Verlassene Bosch- und Ariston-Fabriken werden auch ohne westliche Eigentümer weiterlaufen
Von Jewgeni Posdnjakow
Der russischen Firma Gazprom Bytowye Sistemy (Gazprom-Haushaltssysteme) wurden 100 Prozent der Anteile am russischen Geschäft der italienischen Heiztechnik-Firma Ariston Thermo und des Münchner Haushaltsgeräte-Herstellers BSH Hausgeräte GmbH (ehemals BSH Bosch und Siemens Hausgeräte GmbH) zur vorübergehenden Verwaltung übertragen. Das entsprechende Dekret wurde am Freitag von Wladimir Putin unterzeichnet.
Beide Unternehmen verzeichneten im Jahr 2023 schwere Verluste, ihr Betrieb wurde nach dem Beginn der speziellen Militäroperation Russlands in der Ukraine praktisch eingefroren.

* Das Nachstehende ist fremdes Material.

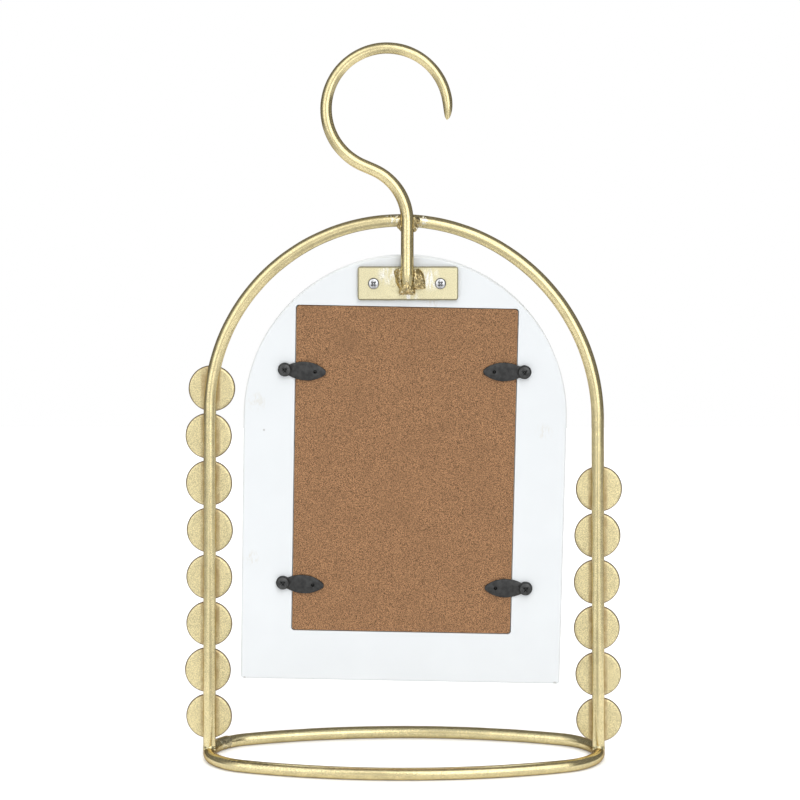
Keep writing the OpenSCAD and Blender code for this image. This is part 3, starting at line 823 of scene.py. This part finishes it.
class PICTURE_OT_discs(bpy.types.Operator):
    """Make the pressed discs of both rows"""

    bl_idname = "picture.discs"
    bl_label = "Make the Discs"

    def execute(self, context):
        shape, paint = context.scene.frame_shape, context.scene.frame_paint
        gilt = disc_paint(paint)
        turns = [pi * k / 20 - pi / 2 for k in range(21)]
        for number, node in enumerate(sorted(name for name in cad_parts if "_disc_" in name)):
            low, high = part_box(node)
            radius, half, rim = (high.x - low.x) / 2, (high.y - low.y) / 2, shape.disc_rim
            flat = [(radius - rim) * k / 12 for k in range(12)]
            edge = [(radius - rim + rim * cos(a), half + half * sin(a)) for a in turns]
            outline = [(r, 0) for r in flat] + edge + [(r, 2 * half) for r in reversed(flat)]
            middle = (low + high) / 2
            where = Matrix.Translation((middle.x, low.y, middle.z)) @ FACING
            piece = lathe(node.replace("_disc_", "_pressed_disc_"), outline, 96, where)
            ripple(piece, 7 * MM, shape.disc_wave, number, -0.5)
            fit(piece, gilt, "stand", node)
        return {"FINISHED"}


class PICTURE_OT_welds(bpy.types.Operator):
    """Lay the weld beads"""

    bl_idname = "picture.welds"
    bl_label = "Lay the Welds"

    # Heights of the middles of the two beads beside the hook's stem, in mm
    arch_height, plate_height = 258.2, 229

    # Their lumps as x, y, z from there and radius, in mm, in groups that are each wrapped tight
    arch_lumps = (
        [(2.4, 3.9, 0.6, 1.1), (3.2, 2.8, 0.4, 0.7), (2.7, 3.3, -4.6, 0.5), (4.4, 1.7, -2.9, 0.5),
         (2.7, 4.8, 1.7, 0.5)],
        [(4.6, 2.4, 1.4, 0.5), (5.6, 2.4, 1.7, 0.4), (4.2, 2.3, 2.4, 0.5)],
        [(7.0, 2.2, 1.7, 0.4), (7.8, 2.2, 1.9, 0.32), (6.9, 1.9, 2.2, 0.34)],
        [(9.2, 1.9, 1.8, 0.32), (9.0, 2.3, 1.2, 0.28)],
        [(-2.6, 3.9, 0.4, 1.6), (-4.4, 3.4, 1.0, 1.0), (-5.6, 2.5, 0.6, 0.7), (-4.7, 2.5, -2.9, 0.6),
         (-2.8, 3.4, -4.6, 0.7), (-3.6, 1.9, -4.6, 0.6), (-3.2, 4.8, 1.8, 0.7)],
        [(-6.8, 2.4, 1.6, 0.4), (-7.6, 2.1, 1.9, 0.32), (-6.9, 2.6, 0.6, 0.34)],
        [(-8.4, 2.0, 1.6, 0.3), (-8.9, 2.2, 1.1, 0.28)],
        [(2.0, 3.0, 0, 1.4), (-2.0, 3.0, 0, 1.4)])
    plate_lumps = (
        [(5.9, 3.4, 5.5, 0.5), (3.4, 6.4, 6.6, 0.5), (4.6, 4.9, 6.9, 0.35), (4.8, 3.4, 0.2, 0.5),
         (3.2, 6.0, -0.8, 0.6), (3.6, 3.6, -1.9, 0.5)],
        [(5.4, 4.6, 6.0, 0.3), (4.9, 4.8, 4.2, 0.3), (4.2, 6.0, 5.8, 0.3)],
        [(-3.8, 6.4, 6.4, 0.5), (-5.2, 4.6, 7.0, 0.35), (-7.3, 3.3, 4.4, 0.5), (-8.1, 3.2, 0.4, 0.45),
         (-8.2, 3.1, -2.3, 0.4), (-3.3, 6.0, 0.2, 0.6), (-4.0, 4.2, -2.3, 0.5), (-6.0, 4.6, 2.2, 0.4)],
        [(-5.6, 5.1, 6.0, 0.3), (-6.6, 5.0, 3.6, 0.3), (-7.4, 4.4, 0.8, 0.3)],
        [(-3.6, 6.6, 4.6, 0.4), (-4.6, 5.8, 2.6, 0.4), (-4.2, 5.6, -0.6, 0.4)],
        [(0.1, 8.7, 1.8, 0.3), (-3.5, 3.3, -4.8, 0.35), (3.7, 3.3, -4.8, 0.35), (-3.4, 6.9, -4.5, 0.3),
         (3.6, 6.9, -4.5, 0.3), (0.1, 6.1, 2.0, 1.2), (-2.8, 6.0, 0.2, 0.3), (2.8, 6.0, 0.2, 0.3),
         (0.2, 8.6, -2.2, 0.3)],
        [(-8.6, 3.1, 3.2, 0.25), (-9.0, 3.1, 1.0, 0.22)],
        [(6.9, 3.1, 1.4, 0.3), (7.3, 3.1, 0.6, 0.25)],
        [(5.8, 3.1, -0.9, 0.3), (6.6, 3.1, -1.4, 0.25)],
        [(7.6, 3.05, 2.6, 0.2)])

    def execute(self, context):
        shape, paint = context.scene.frame_shape, context.scene.frame_paint
        bead = weld_paint(paint, "weld bead paint", paint.bead)
        seam = weld_paint(paint, "foot seam paint", paint.disc)
        scraped = weld_paint(paint, "ring joint paint", paint.joint)
        arch = lumps("arch_weld_bead", (STEM, 0, self.arch_height), *self.arch_lumps)
        plate = lumps("plate_weld_bead", (STEM, 0, self.plate_height), *self.plate_lumps)
        for seed, (piece, node) in enumerate(((arch, "hook_arch_weld"), (plate, "hook_plate_weld"))):
            even_out(piece, shape.weld_grain, 1)
            ripple(piece, 1.1 * MM, shape.weld_depth, seed, -0.3)
            ripple(piece, 0.45 * MM, shape.weld_depth / 3, seed + 5, 0.0)
            fit(piece, bead, "stand", node)
        line = bend(*RING_END, -47, -28, 0.3)
        last = len(line) - 1

        def thickness(k):
            """Thinner over its first and last millimetre."""
            return 3.12 - 0.25 * max(0, 1 - k / 3, 1 - (last - k) / 3)

        joint = sweep("ring_joint_bead", line, thickness, lambda x, y: Vector((x, y, BASE + 0.2)),
                      Vector((0, 0, 1)))
        fit(ripple(joint, 2 * MM, 0.1 * MM, 4.0), scraped, "stand", "ring_joint_weld")
        for seed, side in enumerate(SIDES):
            x = FOOT if side == "left" else -FOOT
            piece = lumps(side + "_foot_bead", (x, 0, 0), [(0, 0.1, 6.2, 3.02), (0, 0.5, 4.9, 3.12)])
            even_out(piece, shape.weld_grain, 2)
            ripple(piece, 0.9 * MM, 0.12 * MM, seed)
            fit(piece, seam, "stand", side + "_foot_weld")
        return {"FINISHED"}


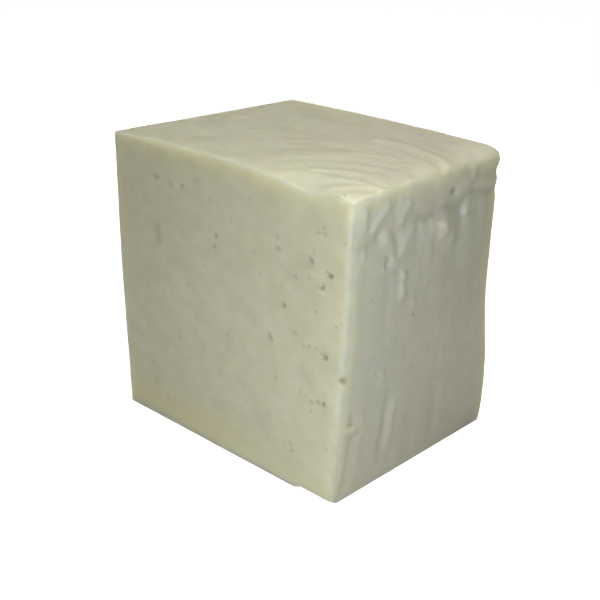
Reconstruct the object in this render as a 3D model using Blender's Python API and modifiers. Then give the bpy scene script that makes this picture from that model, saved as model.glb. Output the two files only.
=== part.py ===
"""A block of white frying cheese, cut by hand from a moulded loaf.

One solid: a slightly skewed block with soft edges, a rounded lip dragged over its right face, concentric
ripples pressed into its top, run marks down its right face, and small eyes opened by the knife in its front.

Units are metres, +Z is up. The origin is on the table, under the middle of the block's box. +X is the face with
the lip and -Y is the cut front.
"""

from math import cos, exp, hypot, pi

import bmesh
import bpy
from mathutils import Matrix, Vector, noise

# ---------------------------------------------------------------- driving dimensions
MM = 0.001
NEAR = 0.1 * MM
LENGTH = 100.5 * MM  # along X
DEPTH = 80.9 * MM  # along Y
HEIGHT = 101.1 * MM  # along Z

CELL = 6.3 * MM  # faces of the plain sides
FINE_CUTS = 2  # further cuts of a cell where the surface is most worked
FINE_TOP = -4.0 * MM  # which on the top is from here to the right
FINE_BELOW_TOP = 26.0 * MM  # and on the right face down to here
RIGHT_CUTS = 1  # further cuts on the rest of the right face

EDGE_ROUND = 1.3 * MM
BASE_EDGE_SHARE = 0.45  # the base's edges are rounded by this share of the others
EDGE_SEGMENTS = 2
EDGE_ANGLE = 0.9  # radians: only the block's own edges are this sharp

# How far the knife left each corner off the true box: (x side, y side, z side) to (x, y, z)
CORNER_SHIFT = {
    (-1, -1, 1): (-2.2 * MM, -1.7 * MM, 0.9 * MM),
    (1, -1, 1): (1.5 * MM, 1.6 * MM, -0.4 * MM),
    (-1, 1, 1): (1.1 * MM, 1.6 * MM, -0.1 * MM),
    (1, 1, 1): (-2.2 * MM, -1.3 * MM, 1.3 * MM),
    (-1, -1, -1): (-0.5 * MM, 0.1 * MM, 0.0),
    (1, -1, -1): (-0.7 * MM, -1.1 * MM, 0.0),
    (-1, 1, -1): (0.0, 0.2 * MM, 0.0),
    (1, 1, -1): (-0.9 * MM, -0.5 * MM, 0.0),
}

# The block's slow swell and waist
CROWN_FRONT, CROWN_BACK = 1.5 * MM, 0.5 * MM  # the top is high in its left middle
CROWN_CENTRE, CROWN_WIDTH = -8.0 * MM, 28.0 * MM
SAG = 1.5 * MM  # and dips at the front edge, short of the right corner
SAG_CENTRE, SAG_WIDTH, SAG_REACH = 33.0 * MM, 8.0 * MM, 12.0 * MM
SIDE_SWELL = 0.7 * MM  # left face, outwards at half height
FRONT_BOW = 1.0 * MM  # right face near the front edge
BACK_WAIST = 0.9 * MM  # right face near the back edge, inwards at half height
BACK_BELLY = 1.1 * MM  # and outwards below it

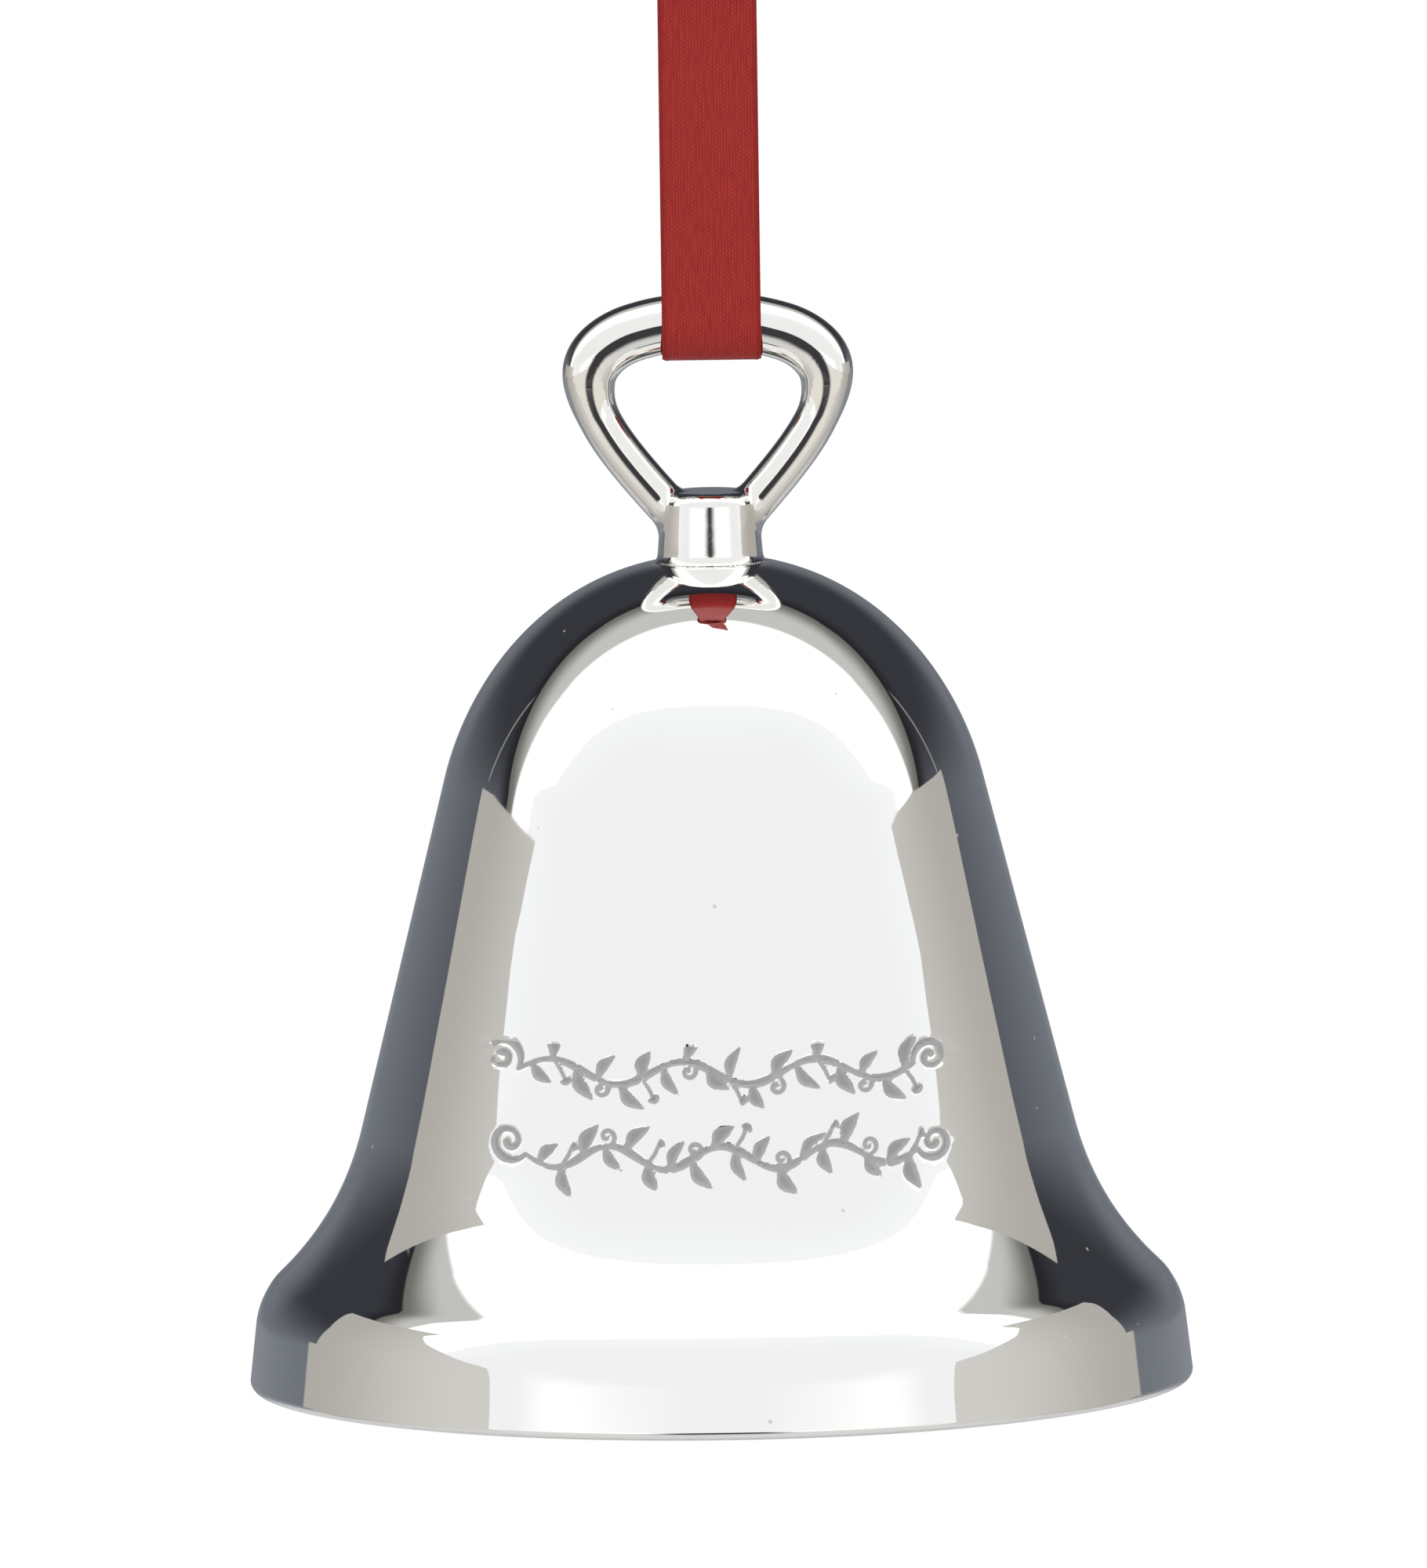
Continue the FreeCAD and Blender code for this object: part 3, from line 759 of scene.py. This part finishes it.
print("a leaf 2 mm long has", len(leaf(0, 0, radians(50), 2.0, 0.4)), "marks")

# %% [markdown]
# ### The two sprays
# Each spray is a waving stem. Leaves stand on it in turn above and below, with a berry or a
# tendril after every other one, and a curl closes each end.

# %% The two sprays
SWAY, LEAF_STEP = 0.75, 1.42  # height of the stem's waves and distance between leaves, in mm


def spray(base, left, right, hand, waves):
    """One line of the ornament: a waving stem with leaves, berries, tendrils and end curls."""
    reach = right - left
    height = lambda x: base + SWAY * hand * sin((x - left) / reach * waves * 2 * pi)
    swells = [0.10] + [0.14, 0.24] * int(2 * waves) + [0.10]
    marks = [stroke([(x, height(x)) for x in np.linspace(left, right, 90)], swells)]
    count = int(reach / LEAF_STEP)
    for k in range(count):
        x = left + reach * (k + 0.6) / count
        side = hand * (1 if k % 2 else -1)
        long = 1.75 + 0.55 * ((k * 7) % 5) / 4
        way = side * radians(44 + 9 * ((k * 3) % 4))
        marks.append(leaf(x, height(x), way, long, 0.34 + 0.05 * (k % 3)))
        if k % 4 == 1:
            berry_x, berry_z = x + 0.75, height(x) - side * 1.25
            marks.append(stroke([(x, height(x)), (x + 0.5, height(x) - side * 0.7), (berry_x, berry_z)],
                                [0.07, 0.10, 0.09]))
            marks.append(stroke([(berry_x, berry_z), (berry_x + 0.02, berry_z)], [0.36, 0.36]))
        if k % 4 == 3:
            marks.append(stroke(curl(x + 0.2, height(x), 0.62, -side, side * 0.5 * pi, 1.1),
                                [0.07, 0.12, 0.10, 0.10]))
    marks.append(stroke(curl(left, height(left), 1.30, hand, -0.2 * pi), [0.10, 0.24, 0.18, 0.12, 0.20]))
    marks.append(stroke(curl(right, height(right), 1.15, -hand, 1.1 * pi), [0.10, 0.22, 0.17, 0.12, 0.19]))
    return marks


marks = spray(23.0, -13.0, 12.8, 1, 3.0) + spray(17.6, -12.6, 13.0, -1, 3.5)
sheet = np.concatenate(marks)
drawing = as_mesh("engraving_drawing", [(x * MM, 0, (z - HANG) * MM) for x, z, _ in sheet], [])
attribute = drawing.data.attributes.new("half_width", "FLOAT", "POINT")
attribute.data.foreach_set("value", sheet[:, 2].astype(np.float32) * MM)
print("engraving:", len(marks), "strokes,", len(sheet), "marks")

# %% [markdown]
# ## Spinning the shell
# A lathe is a rule, so Geometry Nodes make the shell: a grid whose rows read the outline and
# whose columns turn round the axis. A second step in the same tree measures how far each
# point is from the drawing's marks and sinks it into the metal. Columns are close together
# in front, where the engraving is, and wider behind. Modelling the grooves by hand, or
# painting them as bump alone, would lose the cut edge that catches the light.

# %% The lathe tree
outline_object = as_mesh("shell_outline", [(r * MM, 0, (z - HANG) * MM) for r, z in outline_mm], [])
tree = bpy.data.node_groups.new("spin_and_engrave", "GeometryNodeTree")
SOCKETS = (("Outline", "NodeSocketObject", outline_object), ("Drawing", "NodeSocketObject", drawing),
           ("Rows", "NodeSocketInt", len(outline_mm)), ("Columns", "NodeSocketInt", 301),
           ("Engraved half angle", "NodeSocketFloat", radians(41)),
           ("Engraved share", "NodeSocketFloat", 0.63),
           ("Groove depth", "NodeSocketFloat", 0.11 * MM),
           ("Finish", "NodeSocketMaterial", None))
tree.interface.new_socket("Geometry", in_out="OUTPUT", socket_type="NodeSocketGeometry")
made_sockets = {name: tree.interface.new_socket(name, in_out="INPUT", socket_type=kind)
                for name, kind, _ in SOCKETS}
lathe = Bench(tree)
given = lathe.add("NodeGroupInput")


def drawn_as(name):
    """The points of the object that a socket names."""
    return lathe.add("GeometryNodeObjectInfo", {"transform_space": "ORIGINAL"}, {0: given[name]})["Geometry"]


def looked_up(kind, points, value, index):
    """What value says at the point with that number."""
    return lathe.add("GeometryNodeSampleIndex", {"data_type": kind, "domain": "POINT"},
                     {0: points, "Value": value, "Index": index})[0]


def worked(shell, kind, **sockets):
    """The shell after one step of work."""
    named = {name.replace("_", " "): value for name, value in sockets.items()}
    return lathe.add(f"GeometryNode{kind}", None, {"Geometry": shell, **named})[0]


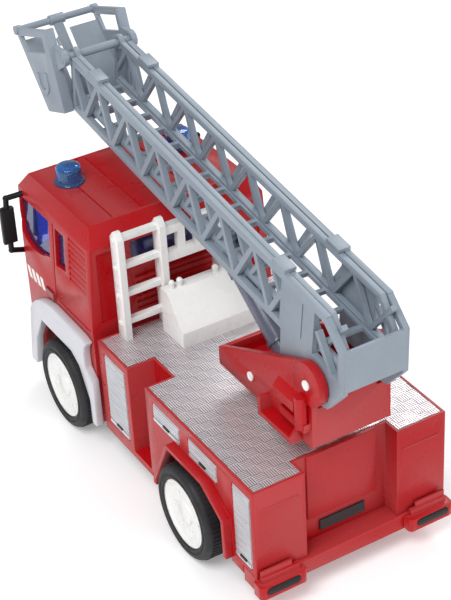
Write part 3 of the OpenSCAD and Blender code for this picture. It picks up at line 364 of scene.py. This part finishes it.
def natural_acetal(looks):
    """Undyed acetal of the gears: waxy ivory, slightly see-through at thin teeth."""
    finish, shader = moulded_plastic("natural acetal", linear("#E4DECB"), (0.04, 5.0), (0.35, 0.48),
                                     (0.4, 0.01), smear_mm=4.0)
    shader.inputs["Subsurface Weight"].default_value = 0.15
    shader.inputs["Subsurface Radius"].default_value = (0.8 * MM, 0.7 * MM, 0.5 * MM)
    return finish


def white_vinyl(looks):
    """White vinyl cut for the door stripes: flat, faintly orange-peeled by the glue below."""
    return moulded_plastic("white vinyl", linear("#F4F1EF"), (0.02, 6.0), (0.3, 0.42),
                           (0.9, 0.015), smear_mm=5.0)[0]


def cabin_grey(looks):
    """Matt dark grey ABS of the seats and dashboard."""
    return moulded_plastic("matt dark grey ABS", linear("#2E3036"), (0.1, 9.0), (0.55, 0.7), (0.5, 0.03))[0]


def paper_white_floor(looks):
    """Seamless white background paper with a barely visible tooth, glowing a little to stay even."""
    finish, tree, shader, place = new_finish("white background paper")
    tooth = add(tree, "ShaderNodeTexNoise", Vector=place, Scale=per_mm(2.0), Detail=4.0)
    shade = add(tree, "ShaderNodeMapRange", Value=tooth.outputs["Fac"], To_Min=0.985, To_Max=1.0)
    white = add(tree, "ShaderNodeHueSaturation", Color=linear("#F8F8F9"), Value=shade.outputs["Result"])
    tree.links.new(white.outputs["Color"], shader.inputs["Base Color"])
    shader.inputs["Roughness"].default_value = 0.6
    shader.inputs["Emission Color"].default_value = (1.0, 1.0, 1.0, 1.0)
    shader.inputs["Emission Strength"].default_value = 0.24
    return finish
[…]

Zur Erinnerung: Gazprom Bytowye Sistemy ist Teil der gleichnamigen öffentlichen Aktiengesellschaft. Auf der Website des Unternehmens ist zu lesen, dass die Holding als größter Hersteller von Gasgeräten in Russland gilt. Seine Produkte (u.a. auch Kochherde) werden unter den Typenbezeichnungen Darina, Tessa, Flama, Lada und Terra hergestellt und vertrieben.
Ariston Thermo Rus wiederum befand sich im Besitz des italienischen Unternehmens Ariston Holding. Nach Auskunft der Unternehmensgruppe RosBusinessConsulting (RBC) wurde das Unternehmen 2002 in Wsewoloschsk im Gebiet Leningrad registriert. Das Unternehmen ist auf die Herstellung von elektrischen Haushaltsgeräten spezialisiert. Im Jahr 2023 sank der Nettogewinn des Unternehmens um 82 Prozent auf 33 Millionen Rubel. Gleichzeitig stiegen die Gesamteinnahmen um 5 Prozent auf 9,4 Mrd. Rubel.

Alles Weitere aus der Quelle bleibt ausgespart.